• WRITTEN PROBLEM
Single out each line with the word "deck" and copy it.

□ □ □

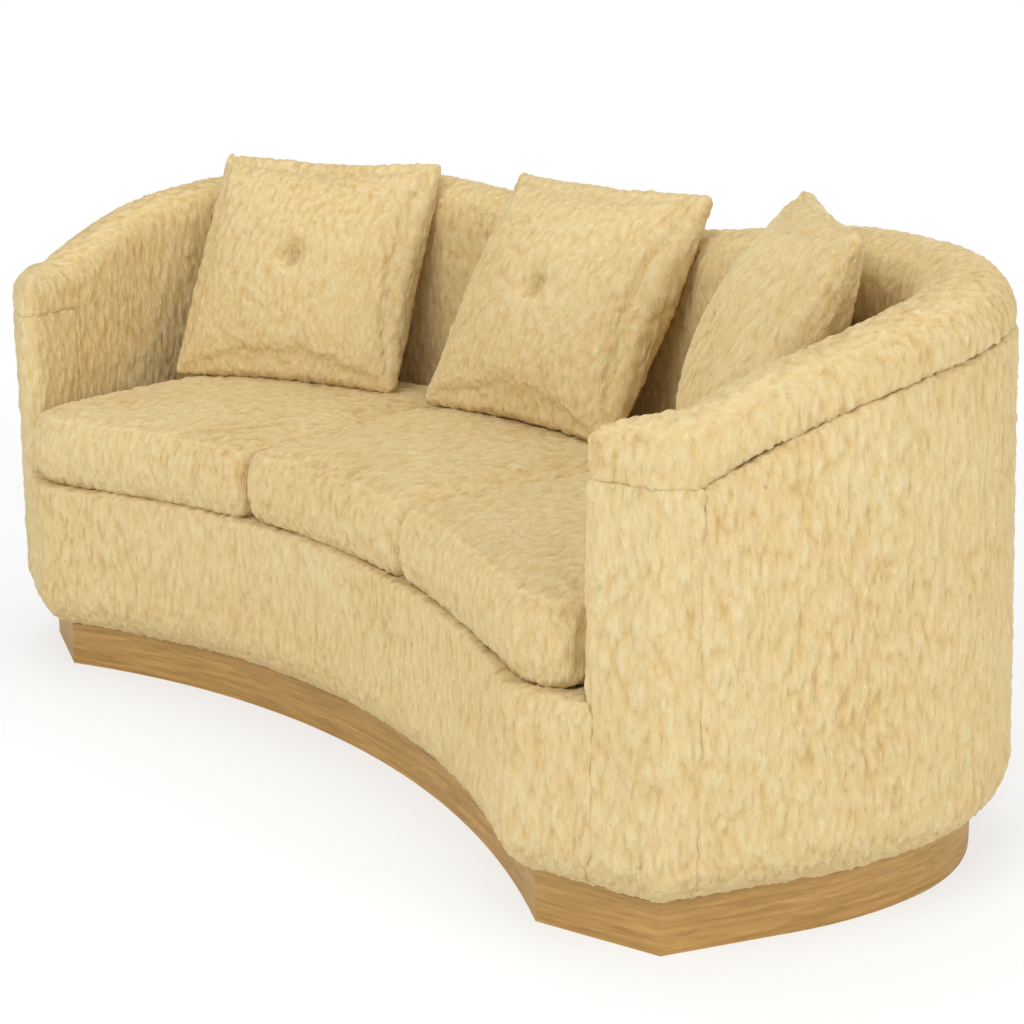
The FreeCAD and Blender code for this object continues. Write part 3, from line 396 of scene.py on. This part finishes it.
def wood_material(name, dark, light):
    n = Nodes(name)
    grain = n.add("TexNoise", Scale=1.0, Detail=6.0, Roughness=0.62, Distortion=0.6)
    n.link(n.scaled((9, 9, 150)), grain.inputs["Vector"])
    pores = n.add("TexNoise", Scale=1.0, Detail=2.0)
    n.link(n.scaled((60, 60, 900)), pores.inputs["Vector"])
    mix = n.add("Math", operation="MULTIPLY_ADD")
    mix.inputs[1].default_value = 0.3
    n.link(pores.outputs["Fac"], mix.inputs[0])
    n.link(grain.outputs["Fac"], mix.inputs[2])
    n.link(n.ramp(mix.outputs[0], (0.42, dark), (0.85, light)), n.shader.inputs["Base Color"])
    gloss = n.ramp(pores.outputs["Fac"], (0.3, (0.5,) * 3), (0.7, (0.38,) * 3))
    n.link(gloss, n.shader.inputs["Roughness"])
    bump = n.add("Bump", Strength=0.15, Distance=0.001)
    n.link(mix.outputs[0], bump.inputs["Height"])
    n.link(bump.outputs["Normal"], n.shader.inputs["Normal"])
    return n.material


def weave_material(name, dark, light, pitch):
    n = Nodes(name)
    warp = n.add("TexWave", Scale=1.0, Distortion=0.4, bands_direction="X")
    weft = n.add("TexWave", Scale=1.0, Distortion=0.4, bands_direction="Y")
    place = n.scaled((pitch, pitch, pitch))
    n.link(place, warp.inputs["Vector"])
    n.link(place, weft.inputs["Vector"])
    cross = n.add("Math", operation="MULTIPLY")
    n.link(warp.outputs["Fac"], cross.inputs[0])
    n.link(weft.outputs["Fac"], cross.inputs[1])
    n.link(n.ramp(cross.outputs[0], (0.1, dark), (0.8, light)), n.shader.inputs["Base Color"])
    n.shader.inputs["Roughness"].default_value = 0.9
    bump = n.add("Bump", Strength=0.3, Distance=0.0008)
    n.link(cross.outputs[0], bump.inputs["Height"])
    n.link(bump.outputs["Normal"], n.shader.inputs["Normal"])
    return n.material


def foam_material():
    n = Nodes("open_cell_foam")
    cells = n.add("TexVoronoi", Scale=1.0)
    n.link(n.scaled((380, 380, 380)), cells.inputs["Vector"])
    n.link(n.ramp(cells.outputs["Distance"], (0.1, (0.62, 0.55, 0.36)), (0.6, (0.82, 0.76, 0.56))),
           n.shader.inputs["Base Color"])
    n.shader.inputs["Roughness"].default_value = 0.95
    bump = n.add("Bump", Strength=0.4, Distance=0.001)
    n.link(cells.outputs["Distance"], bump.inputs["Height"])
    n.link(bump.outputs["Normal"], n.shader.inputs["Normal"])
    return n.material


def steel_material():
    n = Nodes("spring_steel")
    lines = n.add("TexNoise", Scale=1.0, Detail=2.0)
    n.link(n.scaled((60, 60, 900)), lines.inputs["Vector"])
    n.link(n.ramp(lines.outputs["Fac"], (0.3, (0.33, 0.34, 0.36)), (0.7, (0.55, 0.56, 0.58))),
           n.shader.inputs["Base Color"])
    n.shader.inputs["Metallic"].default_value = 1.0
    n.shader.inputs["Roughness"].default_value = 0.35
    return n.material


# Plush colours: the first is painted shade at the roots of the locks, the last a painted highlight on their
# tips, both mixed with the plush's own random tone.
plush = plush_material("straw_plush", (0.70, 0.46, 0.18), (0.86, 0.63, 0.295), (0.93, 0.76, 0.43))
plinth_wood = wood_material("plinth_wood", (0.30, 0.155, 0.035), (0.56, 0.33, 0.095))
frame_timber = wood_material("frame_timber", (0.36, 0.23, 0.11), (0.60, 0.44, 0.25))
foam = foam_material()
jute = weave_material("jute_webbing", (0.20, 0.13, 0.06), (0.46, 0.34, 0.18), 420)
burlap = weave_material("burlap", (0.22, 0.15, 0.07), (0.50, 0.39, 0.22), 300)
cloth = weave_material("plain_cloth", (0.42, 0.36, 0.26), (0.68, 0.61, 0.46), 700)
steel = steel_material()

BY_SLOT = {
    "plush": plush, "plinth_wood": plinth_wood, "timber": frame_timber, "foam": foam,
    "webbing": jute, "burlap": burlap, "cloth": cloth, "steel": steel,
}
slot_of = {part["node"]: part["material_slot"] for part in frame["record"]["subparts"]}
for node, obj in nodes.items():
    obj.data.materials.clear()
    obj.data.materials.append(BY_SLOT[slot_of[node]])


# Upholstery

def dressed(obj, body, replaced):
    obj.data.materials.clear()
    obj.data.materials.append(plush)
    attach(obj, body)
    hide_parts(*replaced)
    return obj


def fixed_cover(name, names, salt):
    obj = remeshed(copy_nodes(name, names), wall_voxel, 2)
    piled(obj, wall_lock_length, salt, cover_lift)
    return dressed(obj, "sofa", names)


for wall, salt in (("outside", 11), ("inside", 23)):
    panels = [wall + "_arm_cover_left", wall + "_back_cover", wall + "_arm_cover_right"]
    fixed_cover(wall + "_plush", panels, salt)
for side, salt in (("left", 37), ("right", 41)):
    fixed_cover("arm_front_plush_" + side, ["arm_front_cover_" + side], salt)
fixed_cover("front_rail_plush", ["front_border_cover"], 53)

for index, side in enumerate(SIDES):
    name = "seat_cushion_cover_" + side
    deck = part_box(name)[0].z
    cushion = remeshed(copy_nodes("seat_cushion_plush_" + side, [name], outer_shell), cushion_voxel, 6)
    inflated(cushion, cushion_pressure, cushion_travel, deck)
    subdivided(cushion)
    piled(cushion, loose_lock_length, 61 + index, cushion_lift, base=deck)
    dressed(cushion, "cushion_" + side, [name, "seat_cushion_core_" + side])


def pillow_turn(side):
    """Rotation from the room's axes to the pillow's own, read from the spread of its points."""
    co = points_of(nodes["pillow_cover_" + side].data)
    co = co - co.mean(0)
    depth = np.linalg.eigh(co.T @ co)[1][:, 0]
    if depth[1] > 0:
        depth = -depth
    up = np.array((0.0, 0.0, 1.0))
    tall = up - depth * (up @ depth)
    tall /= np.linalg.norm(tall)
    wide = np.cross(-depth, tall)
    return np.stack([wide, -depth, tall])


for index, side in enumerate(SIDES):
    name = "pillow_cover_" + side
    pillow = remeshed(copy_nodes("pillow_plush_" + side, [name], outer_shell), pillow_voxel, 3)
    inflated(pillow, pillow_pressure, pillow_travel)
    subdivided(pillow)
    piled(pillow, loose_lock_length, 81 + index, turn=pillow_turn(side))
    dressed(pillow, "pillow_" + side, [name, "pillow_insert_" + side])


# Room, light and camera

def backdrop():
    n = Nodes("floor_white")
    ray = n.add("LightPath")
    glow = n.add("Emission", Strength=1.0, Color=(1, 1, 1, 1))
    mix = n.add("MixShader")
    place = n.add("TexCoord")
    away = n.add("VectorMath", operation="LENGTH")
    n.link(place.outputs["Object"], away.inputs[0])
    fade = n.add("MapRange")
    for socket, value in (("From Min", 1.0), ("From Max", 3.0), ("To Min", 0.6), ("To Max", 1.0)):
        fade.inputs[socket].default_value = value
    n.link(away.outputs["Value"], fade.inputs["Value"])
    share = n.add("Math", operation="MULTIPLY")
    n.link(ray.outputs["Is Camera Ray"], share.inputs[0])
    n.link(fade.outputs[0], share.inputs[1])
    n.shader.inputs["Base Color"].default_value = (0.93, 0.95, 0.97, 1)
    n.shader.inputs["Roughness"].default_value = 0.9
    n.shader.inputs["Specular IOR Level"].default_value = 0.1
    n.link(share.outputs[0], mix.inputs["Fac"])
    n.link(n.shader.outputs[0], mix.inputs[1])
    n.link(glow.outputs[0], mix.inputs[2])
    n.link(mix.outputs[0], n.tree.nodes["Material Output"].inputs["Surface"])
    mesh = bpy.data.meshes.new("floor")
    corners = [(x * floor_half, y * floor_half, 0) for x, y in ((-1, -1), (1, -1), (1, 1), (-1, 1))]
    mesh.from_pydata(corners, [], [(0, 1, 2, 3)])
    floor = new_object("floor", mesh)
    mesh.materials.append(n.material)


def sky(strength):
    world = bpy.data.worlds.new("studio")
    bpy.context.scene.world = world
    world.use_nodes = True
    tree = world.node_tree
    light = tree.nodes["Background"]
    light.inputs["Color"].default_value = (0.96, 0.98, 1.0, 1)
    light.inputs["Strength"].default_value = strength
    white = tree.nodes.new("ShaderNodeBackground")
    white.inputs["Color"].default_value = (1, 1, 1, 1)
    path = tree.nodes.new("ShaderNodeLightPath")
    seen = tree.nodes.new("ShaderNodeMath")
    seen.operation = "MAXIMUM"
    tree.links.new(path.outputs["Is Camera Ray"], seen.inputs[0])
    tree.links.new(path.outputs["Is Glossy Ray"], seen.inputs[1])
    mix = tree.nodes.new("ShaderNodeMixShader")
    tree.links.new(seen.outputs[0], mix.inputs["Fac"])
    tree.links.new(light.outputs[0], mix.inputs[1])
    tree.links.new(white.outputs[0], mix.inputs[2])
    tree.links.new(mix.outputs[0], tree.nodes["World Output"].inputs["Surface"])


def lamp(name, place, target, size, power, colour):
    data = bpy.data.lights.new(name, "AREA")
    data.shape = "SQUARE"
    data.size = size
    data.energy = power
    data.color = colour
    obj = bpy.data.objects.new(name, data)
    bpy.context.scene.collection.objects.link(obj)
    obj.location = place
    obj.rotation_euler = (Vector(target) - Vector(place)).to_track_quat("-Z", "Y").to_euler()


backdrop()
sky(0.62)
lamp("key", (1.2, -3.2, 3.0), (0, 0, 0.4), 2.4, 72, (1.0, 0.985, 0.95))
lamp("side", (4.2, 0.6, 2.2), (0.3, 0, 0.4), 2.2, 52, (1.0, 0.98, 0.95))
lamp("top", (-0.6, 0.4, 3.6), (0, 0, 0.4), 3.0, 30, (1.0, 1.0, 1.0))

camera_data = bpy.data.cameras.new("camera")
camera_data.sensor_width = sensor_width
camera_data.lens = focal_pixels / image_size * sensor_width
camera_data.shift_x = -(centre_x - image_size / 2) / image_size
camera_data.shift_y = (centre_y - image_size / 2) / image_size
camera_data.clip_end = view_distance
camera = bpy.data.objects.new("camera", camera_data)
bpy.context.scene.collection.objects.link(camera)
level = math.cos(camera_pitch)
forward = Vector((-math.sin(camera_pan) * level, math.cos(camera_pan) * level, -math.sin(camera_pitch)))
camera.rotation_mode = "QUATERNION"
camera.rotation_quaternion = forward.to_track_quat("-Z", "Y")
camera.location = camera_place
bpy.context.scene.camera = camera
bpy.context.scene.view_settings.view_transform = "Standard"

□ □ □

• SOLUTION FOR THIS TASK
    deck = part_box(name)[0].z
    inflated(cushion, cushion_pressure, cushion_travel, deck)
    piled(cushion, loose_lock_length, 61 + index, cushion_lift, base=deck)